Essentially it is the worship of the marvellous, so one finds a shrine wherever there is a wonder, a strange tree or stone, a waterfall, a cave, a high mountain peak. And it is associated with the mysteries of existence, with the processes of nature, with death, and even with the simple life at home. But it has no teaching, being simply the expression of reverence. Thus there have been debates as to whether the rites are really worship or only the natural expression the people feel in the presence of the great and wonderful. So the Government would have it, since it has taken Shinto for its rites and requires participation from officials in the ceremonies, though religious liberty is decreed in the Constitution.

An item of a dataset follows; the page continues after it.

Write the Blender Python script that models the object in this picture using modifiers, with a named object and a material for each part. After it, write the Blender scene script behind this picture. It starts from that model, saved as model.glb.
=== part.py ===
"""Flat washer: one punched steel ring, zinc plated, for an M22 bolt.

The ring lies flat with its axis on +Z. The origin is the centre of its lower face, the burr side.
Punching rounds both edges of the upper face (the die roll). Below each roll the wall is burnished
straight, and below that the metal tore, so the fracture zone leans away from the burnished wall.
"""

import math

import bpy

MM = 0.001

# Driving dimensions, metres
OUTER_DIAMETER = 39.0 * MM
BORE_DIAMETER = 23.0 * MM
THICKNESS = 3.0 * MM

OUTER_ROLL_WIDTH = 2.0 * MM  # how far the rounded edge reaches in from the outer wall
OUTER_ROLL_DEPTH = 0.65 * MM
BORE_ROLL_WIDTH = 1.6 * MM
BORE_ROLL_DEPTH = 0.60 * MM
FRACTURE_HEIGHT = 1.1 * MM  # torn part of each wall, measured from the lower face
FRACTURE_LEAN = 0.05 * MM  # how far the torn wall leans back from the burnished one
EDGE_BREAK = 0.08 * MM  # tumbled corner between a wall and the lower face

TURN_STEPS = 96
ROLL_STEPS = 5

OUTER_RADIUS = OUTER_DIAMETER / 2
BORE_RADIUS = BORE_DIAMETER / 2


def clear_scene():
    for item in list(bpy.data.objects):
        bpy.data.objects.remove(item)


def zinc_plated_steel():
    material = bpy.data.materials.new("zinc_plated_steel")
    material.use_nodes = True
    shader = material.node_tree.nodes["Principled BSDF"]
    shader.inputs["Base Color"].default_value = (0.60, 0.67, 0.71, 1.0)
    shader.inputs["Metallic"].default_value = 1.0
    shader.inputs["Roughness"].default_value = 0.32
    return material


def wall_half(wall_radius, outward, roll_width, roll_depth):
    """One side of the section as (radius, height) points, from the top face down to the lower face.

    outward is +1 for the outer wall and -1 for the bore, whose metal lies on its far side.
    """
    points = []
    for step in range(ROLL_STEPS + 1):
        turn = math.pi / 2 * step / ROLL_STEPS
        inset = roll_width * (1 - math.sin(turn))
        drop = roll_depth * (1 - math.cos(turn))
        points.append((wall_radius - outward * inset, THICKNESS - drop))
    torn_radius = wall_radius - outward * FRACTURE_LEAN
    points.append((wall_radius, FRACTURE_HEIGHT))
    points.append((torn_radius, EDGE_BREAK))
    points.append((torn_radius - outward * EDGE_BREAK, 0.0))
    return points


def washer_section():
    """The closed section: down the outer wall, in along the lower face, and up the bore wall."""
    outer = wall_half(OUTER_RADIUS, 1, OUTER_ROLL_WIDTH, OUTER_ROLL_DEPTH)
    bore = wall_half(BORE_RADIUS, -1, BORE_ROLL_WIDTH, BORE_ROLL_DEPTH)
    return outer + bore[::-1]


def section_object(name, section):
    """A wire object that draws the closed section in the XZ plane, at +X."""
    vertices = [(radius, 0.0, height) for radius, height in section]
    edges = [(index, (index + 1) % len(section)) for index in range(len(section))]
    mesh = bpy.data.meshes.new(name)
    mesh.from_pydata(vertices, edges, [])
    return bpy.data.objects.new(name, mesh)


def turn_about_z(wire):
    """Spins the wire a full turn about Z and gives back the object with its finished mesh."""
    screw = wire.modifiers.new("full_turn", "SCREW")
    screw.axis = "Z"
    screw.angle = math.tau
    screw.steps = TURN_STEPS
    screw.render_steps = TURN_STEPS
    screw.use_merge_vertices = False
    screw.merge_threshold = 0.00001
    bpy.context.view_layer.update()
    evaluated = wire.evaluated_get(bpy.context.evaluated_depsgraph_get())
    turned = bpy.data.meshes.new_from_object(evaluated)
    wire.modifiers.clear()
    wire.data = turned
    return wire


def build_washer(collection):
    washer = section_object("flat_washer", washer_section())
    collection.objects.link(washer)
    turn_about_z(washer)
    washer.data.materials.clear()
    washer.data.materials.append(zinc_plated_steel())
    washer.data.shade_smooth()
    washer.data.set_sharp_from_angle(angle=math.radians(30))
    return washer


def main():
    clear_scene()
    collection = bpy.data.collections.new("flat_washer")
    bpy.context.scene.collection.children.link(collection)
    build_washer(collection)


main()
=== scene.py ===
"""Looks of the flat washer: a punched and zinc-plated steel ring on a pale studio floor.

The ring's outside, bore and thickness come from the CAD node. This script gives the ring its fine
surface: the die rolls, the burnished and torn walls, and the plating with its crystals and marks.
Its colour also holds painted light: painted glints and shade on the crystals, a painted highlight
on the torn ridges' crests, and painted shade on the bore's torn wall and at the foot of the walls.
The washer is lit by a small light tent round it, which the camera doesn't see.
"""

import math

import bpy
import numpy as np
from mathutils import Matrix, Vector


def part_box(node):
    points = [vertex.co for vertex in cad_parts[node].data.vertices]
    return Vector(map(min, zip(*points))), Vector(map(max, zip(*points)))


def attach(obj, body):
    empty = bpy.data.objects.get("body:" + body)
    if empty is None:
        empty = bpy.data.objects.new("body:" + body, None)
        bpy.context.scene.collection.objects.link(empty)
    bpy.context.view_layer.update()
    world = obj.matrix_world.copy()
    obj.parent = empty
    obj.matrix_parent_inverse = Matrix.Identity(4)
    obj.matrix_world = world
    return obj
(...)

In the palace the ceremony is very simple. At down boughs of a sacred tree are laid before the shrine, and sticks of incense are prepared. Then, after offerings of cloth and grains, the Emperor enters, takes a bough, waves it, bows his head, lights a stick of incense, repeats a prayer, and retires. Essentially the service is the same for all, and many take part in it as a mere custom, without meaning and without denying other beliefs.

As undogmatic Buddhism has given a certain complexion to life, making common a belief in a future state of rewards and punishments, so has Shinto become associated with the divinity of the State, and its rites the expression of patriotism. Possibly it is not less powerful, in that it has no doctrines to be doubted and no laws to be violated, but is purely emotional-the most primitive form of the religious instinct surviving among civilised peoples. It can seek no converts, and its votaries do not try to understand its meaning. Its legends may be taken for fairy tales-or forgotten-its deities may be recognised as the forces of nature or as the spirits of ancestors-and participation in its rites may be explained as simple conformity to immemorial custom, and yet its essential spirit remains-an unreasoning wonder and reverence in the presence of the marvels of heaven and earth and man.